- The Washington Times - Thursday, February 28, 2002

TOKYO (AP) Prime Minister Junichiro Koizumi's long-awaited plan to end deflation and reverse a decade-long economic slowdown drew criticism yesterday as being short on specifics and noncommittal.
"It's window dressing," said Ryo Hino, an analyst with JP Morgan and Co. in Tokyo. "They are just leaving options open and making no decisions until they are backed into a corner."
"People want the government to make a formal commitment," Mr. Hino said.
Even before Economy Minister Heizo Takenaka announced what he called the government's new, "bold steps," Mr. Koizumi was on the defensive, pleading for time to carry out more reforms needed to revive the world's second-largest economy.
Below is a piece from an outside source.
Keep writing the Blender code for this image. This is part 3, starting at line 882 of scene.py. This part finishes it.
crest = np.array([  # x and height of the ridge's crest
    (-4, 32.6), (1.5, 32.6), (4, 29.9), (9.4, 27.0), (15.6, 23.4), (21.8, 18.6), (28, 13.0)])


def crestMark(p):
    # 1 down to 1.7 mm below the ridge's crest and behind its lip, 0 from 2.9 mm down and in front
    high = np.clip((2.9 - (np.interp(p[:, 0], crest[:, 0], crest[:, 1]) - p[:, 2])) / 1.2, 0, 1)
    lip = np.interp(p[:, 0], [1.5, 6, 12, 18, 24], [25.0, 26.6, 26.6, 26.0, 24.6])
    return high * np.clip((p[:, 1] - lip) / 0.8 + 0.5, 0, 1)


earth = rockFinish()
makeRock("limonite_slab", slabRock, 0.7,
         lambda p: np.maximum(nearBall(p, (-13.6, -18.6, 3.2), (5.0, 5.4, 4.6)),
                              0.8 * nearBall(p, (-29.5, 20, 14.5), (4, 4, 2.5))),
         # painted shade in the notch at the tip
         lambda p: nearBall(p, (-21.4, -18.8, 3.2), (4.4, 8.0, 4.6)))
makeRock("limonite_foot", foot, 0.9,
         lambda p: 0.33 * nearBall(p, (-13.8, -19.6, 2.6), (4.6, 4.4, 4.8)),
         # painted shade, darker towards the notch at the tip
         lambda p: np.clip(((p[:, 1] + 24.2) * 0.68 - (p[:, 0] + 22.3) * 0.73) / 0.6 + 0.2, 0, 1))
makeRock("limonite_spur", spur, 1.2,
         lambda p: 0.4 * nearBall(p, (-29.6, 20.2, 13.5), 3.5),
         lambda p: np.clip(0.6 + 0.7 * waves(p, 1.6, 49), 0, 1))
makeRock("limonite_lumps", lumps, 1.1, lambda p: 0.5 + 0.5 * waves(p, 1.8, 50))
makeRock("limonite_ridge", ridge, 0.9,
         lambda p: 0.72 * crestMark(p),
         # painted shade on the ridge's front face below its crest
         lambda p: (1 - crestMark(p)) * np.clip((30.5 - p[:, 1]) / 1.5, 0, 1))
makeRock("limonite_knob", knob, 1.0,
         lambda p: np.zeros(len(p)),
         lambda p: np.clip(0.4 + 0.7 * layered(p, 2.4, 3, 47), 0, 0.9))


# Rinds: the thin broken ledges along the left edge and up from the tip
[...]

"This is a long-term battle. It's not a quick fix," Mr. Koizumi told reporters. "It's not a panacea, where once we announce it, we can say, hey, the problem is fixed."
The anti-deflation plan targets five major obstacles blocking recovery: wiping out banks' bad debt, shoring up the stock market, stabilizing the financial system, boosting credit to small businesses and encouraging consumer spending.
The plan also calls on the central bank to further ease monetary policy, authorizes the government's financial regulator to conduct special bank inspections and orders a loan-buying agency to speed its purchases of bad loans from banks.
But analysts said halting deflation a trend of tumbling prices is tricky, and criticized Mr. Koizumi's plan as vague. Past efforts to halt the trend have failed, leaving Japan stuck in a slump that has lasted more than a decade.
Mr. Hino said that until the government comes up with a way to spur consumer spending, any package of measures probably won't bring a sustainable turnaround.
Nearly a year after he swept into office on promises of an economic revival and an end to politics-as-usual, Mr. Koizumi has yet to deliver. His public-support ratings have plummeted, the economy has slipped into its third recession in a decade, and his political adversaries sense weakness.
Japan is the only industrialized economy that has had to combat deflation since the end of World War II.
Prices have been spiraling lower for more than two years, undermining corporate profits, slashing property values and increasing debt burdens all bad news for the country as it struggles through its third recession in a decade.
For the average consumer, deflation has significantly diminished the value of homes, raised the burden of paying interest on debts and discouraged people from splurging on cars or homes, because they know those items will be cheaper later.
For corporate Japan, deflation has cut deeper. Falling prices have depressed the value of factories and the worth of stock portfolios, and made it difficult to turn a profit.
Mr. Takenaka said that while recovery remained distant, the measures would address the economy's worst problems.
"The battle against deflation requires patience," he said. "We have to continue taking steps like these for the next two years."
To bolster Japan's sinking stocks, the plan promises stricter regulations on short-selling. Short-selling involves selling borrowed stock in a bet that the shares can be repurchased later at a lower price.
The plan also proposes to create a special fund to help many of the nation's cash-starved small- and medium-sized businesses get credit.